Until You Loved Me (Silver Springs #3)(47)
It was crazy to fall in love with someone so fast, but his heart seemed to latch onto this child immediately. And that frightened him. He had so little control over this situation. Almost everything that happened, at least in the first five to ten years, would depend on a woman who lived on the opposite coast, one he didn’t know very well, who’d nearly kicked him out of the room.
“That’s a strong heartbeat.” Ed, the ultrasound technician, spoke as if Hudson should be proud. “You’ve got a future Heisman winner here.”
Hudson heard what was said but the words didn’t penetrate, not enough to elicit a reply. He was going to have a son. That was all he could think about. When he’d first learned about the baby, it hadn’t felt real, but it was feeling real now, and instead of being filled with more of the anger that had sent him into a tirade at the motel, he was oddly...excited.
He would probably never have known this feeling if the baby hadn’t been an accident. He’d been so busy avoiding romantic attachments, and was always so diligent about using birth control, that having a child hadn’t been all that likely. He hadn’t even realized he wanted one—until now.
He cast a surreptitious glance at Ellie. She didn’t look back at him. She seemed to be transfixed by the monitor. But he was grateful to have a moment to observe her when she wasn’t paying attention to him. His baby’s mother was smart and attractive and seemed like a decent person. Maybe he should be glad she was the woman in this with him. Based on what he’d learned about her, he felt confident that she’d be a good mother.
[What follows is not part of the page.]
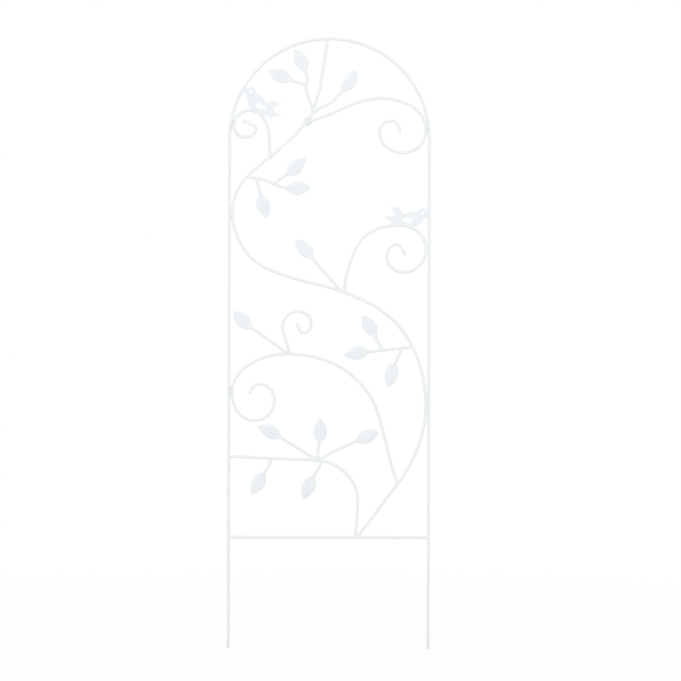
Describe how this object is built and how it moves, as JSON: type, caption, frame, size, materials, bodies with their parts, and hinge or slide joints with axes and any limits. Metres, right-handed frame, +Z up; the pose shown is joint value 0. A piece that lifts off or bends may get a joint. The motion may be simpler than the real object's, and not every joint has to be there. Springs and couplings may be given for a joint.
{
  "type": "garden trellis",
  "caption": "Flat arched garden trellis of welded steel rod, filled with a winding stem, scrolls, leafy twigs and little birds, for climbing plants.",
  "frame": {"origin": "midway between the two leg ends, at their lowest point, in the panel's middle plane", "axes": "+Z up along the legs, +X to the right seen from the front, the front faces -Y"},
  "size_m": [0.498, 0.0072, 1.5],
  "materials": {
    "hoop_paint": "white stoved paint on round steel rod, half gloss",
    "stem_paint": "white stoved paint on bent and welded steel rod, half gloss",
    "leaf_paint": "white stoved paint on stamped steel sheet, half gloss",
    "bird_paint": "white stoved paint on flat-cut steel sheet, half gloss"
  },
  "bodies": {
    "root": {"frame_hoop": "hoop_paint", "lower_crossbar": "hoop_paint", "main_stem": "stem_paint", "bottom_stem": "stem_paint", "upper_right_scroll": "stem_paint", "upper_left_scroll": "stem_paint", "mid_right_scroll": "stem_paint", "lower_arch_scroll": "stem_paint", "small_scroll": "stem_paint", "crown_left_twig": "stem_paint", "crown_side_twig": "stem_paint", "crown_right_twig": "stem_paint", "shoulder_middle_twig": "stem_paint", "shoulder_upper_twig": "stem_paint", "shoulder_lower_twig": "stem_paint", "waist_twig": "stem_paint", "arch_twig": "stem_paint", "hip_middle_twig": "stem_paint", "hip_upper_twig": "stem_paint", "hip_lower_twig": "stem_paint", "base_upper_twig": "stem_paint", "base_left_twig": "stem_paint", "base_right_twig": "stem_paint", "base_lower_twig": "stem_paint", "base_outer_twig": "stem_paint", "crown_left_leaf": "leaf_paint", "crown_side_leaf": "leaf_paint", "crown_right_leaf": "leaf_paint", "shoulder_middle_leaf": "leaf_paint", "shoulder_upper_leaf": "leaf_paint", "shoulder_lower_leaf": "leaf_paint", "waist_leaf": "leaf_paint", "arch_leaf": "leaf_paint", "hip_middle_leaf": "leaf_paint", "hip_upper_leaf": "leaf_paint", "hip_lower_leaf": "leaf_paint", "base_upper_leaf": "leaf_paint", "base_left_leaf": "leaf_paint", "base_right_leaf": "leaf_paint", "base_lower_leaf": "leaf_paint", "base_outer_leaf": "leaf_paint", "left_bird": "bird_paint", "right_bird": "bird_paint"}
  },
  "joints": []
}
That acknowledgment made him feel even worse about how he’d treated her in the motel. He wanted to take her hand, to feel those thin fingers curl through his like they had that night at Envy. He had no idea what they might be to each other—if they’d like or hate each other in the end—but, for better or worse, they were taking this journey together.
He was tempted to tell her how awed, overwhelmed and frightened he was, in case she was feeling the same. He thought it might encourage her to hear that she wasn’t alone. But he didn’t know how to say those words. And he didn’t think she’d welcome any contact.
“Did you already know it was a boy?” Ed asked.
Hudson opened his mouth to respond. He’d guessed, thanks to the colors in the nursery Ellie was preparing at her house. But he couldn’t get a response past the gigantic lump in his throat. He was going to have a lifelong connection to another human being, unlike any he’d ever had before...
Ellie interjected that she’d had an ultrasound a couple of weeks ago and had been told the baby was a boy, but when Hudson didn’t chime in to show surprise or happiness or anything, a curious expression came over Ed’s face, making it clear that it was Hudson’s response Ed had hoped to solicit.
An awkward silence ensued as the ultrasound technician looked up at him expectantly.
“Hudson? Are you okay?” Ellie asked, once again attempting to fill the gap.
He couldn’t answer. It was the craziest thing he’d ever experienced, but he felt as if he was going to burst into tears.
To avoid the embarrassment, he walked out.
13
After the ultrasound technician left, Ellie glanced over at her rolling tray, which had been shoved into the corner. Hudson’s food was still there; he hadn’t eaten much. By now it would be cold. Where had he gone? Even more pertinent—was he coming back? Perhaps the ultrasound had been too much for him. It was possible he’d decided he didn’t want any part of having a baby, after all.
She didn’t have time to wonder about that for long because several of her friends from the BDC came bustling into the room on the heels of the departing technician. Her boss, Dr. Carolyn Towers, walked in first, followed by Ned Pond, an associate who worked in immunology with her, Linda Staley, the receptionist at the BDC, and Dick and Diane DeVry from the foundation.
“I can’t believe you’re in the hospital! Are you okay?” Carolyn asked with a sympathetic frown. She was wearing her customary black pencil skirt and blouse. Although she had to be approaching sixty, she wore high heels almost every day and looked ten years younger.
“I am now,” Ellie said. “Yesterday, however, wasn’t so good.”
Diane, who had her thick, sandy-colored hair piled up in a messy bun, pulled the rolling tray closer to the bed and put a vase of tiger lilies next to Hudson’s sack of abandoned burgers and fries. “I hope the baby’s okay. Have you heard anything?”
“I just had an ultrasound. He’s fine.”
“He?” they echoed as a group.
She’d been so rattled by the odd way Hudson had reacted to seeing the baby that she hadn’t been thinking when she spoke. “Whoops! I guess I let that out a little early. I was planning to do a gender-reveal party when I had the chance but...that won’t be necessary now.”
“A boy.” Linda, who was shorter and heavier than Ellie, as well as twenty years older, smiled dreamily. “You’re going to love being a mother.”
Ellie had no way of knowing if that would be true, but there was no going back, so she hoped Linda was right.
“What made you sick?” Diane tucked a loose strand of hair behind her ear.
“The flu,” Ellie told them. “Knocked me flat. I got dehydrated, needed fluids. I rarely get sick, but this virus really kicked my butt.”